The remaining Swords are ALL newcomers. There is little known about them except that they aren't all that big. So like I said earlier, the Bruins will win. But there are some things to look for in this game. First, can the Bruins come out flying and essentially end the game before halftime so that the bench can get some serious minutes. Those minutes will come in handy later in the season and by getting up big early, it would allow Ben Howland the opportunity to keep the main rotation fresh for the next two games in the next two days.

Keep an eye on both Afflalo and Shipp in this one. They both had off offensive games last week, but they went about it differently. While both had difficulty getting their shots off, they differed in their effort to get open. Will Afflalo let the game come to him? Will Shipp start playing with more fire on both ends of the floor?

Of course I would be remiss if I didn't mention the Prince's name. Don't expect Luc Mbah a Moute to have anywhere near the kind of game he had against BYU. At least let's hope not. If he does, that means he played a lot. But there isn't anyone on Chaminade that can hang with Luc. I'd personally like to see his 8-10 foot jumper a few times, just to keep other teams honest later in the year.

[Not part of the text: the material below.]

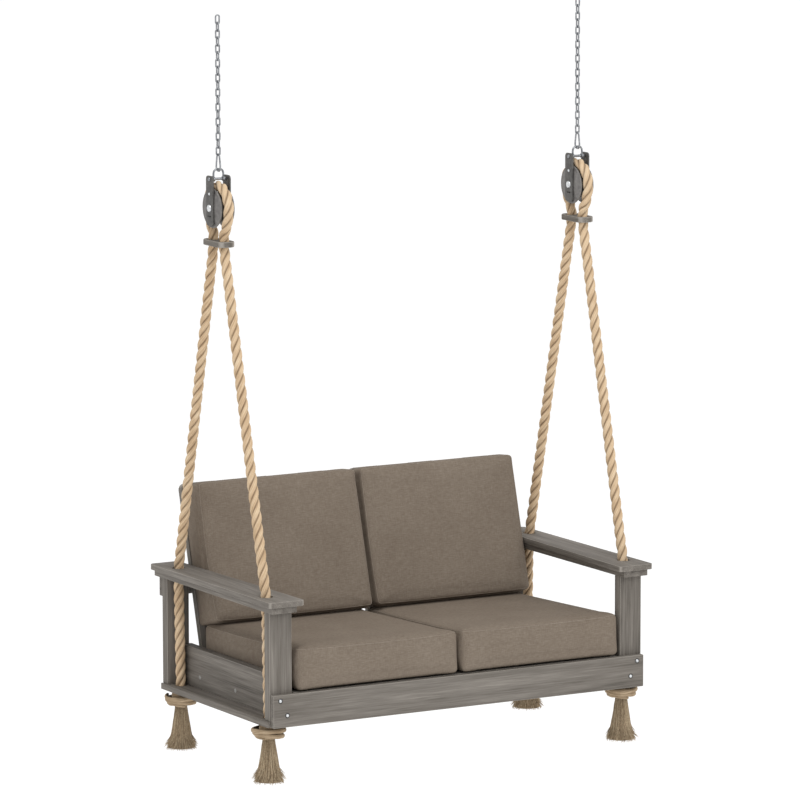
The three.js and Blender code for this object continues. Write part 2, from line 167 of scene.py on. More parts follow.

The Swords will probably throw different zone looks at the Bruins all game long with the idea to force the Bruins to try and win from the outside. But Chaminade simply doesn't have the length, especially down low, to keep the Bruins from getting good entry passes inside. Chaminade may be able to pull off another big upset in the future (are you listening DePaul?), but this isn't the game where it should happen. Chaminade is, like I said earlier, a decent D-II team. Humboldt State is a VERY good D-II team and the Bruins beat them by 26. Pomona is probably 10 points better than the Swords and the Bruins beat Pomona by 30. Feel free to do the math.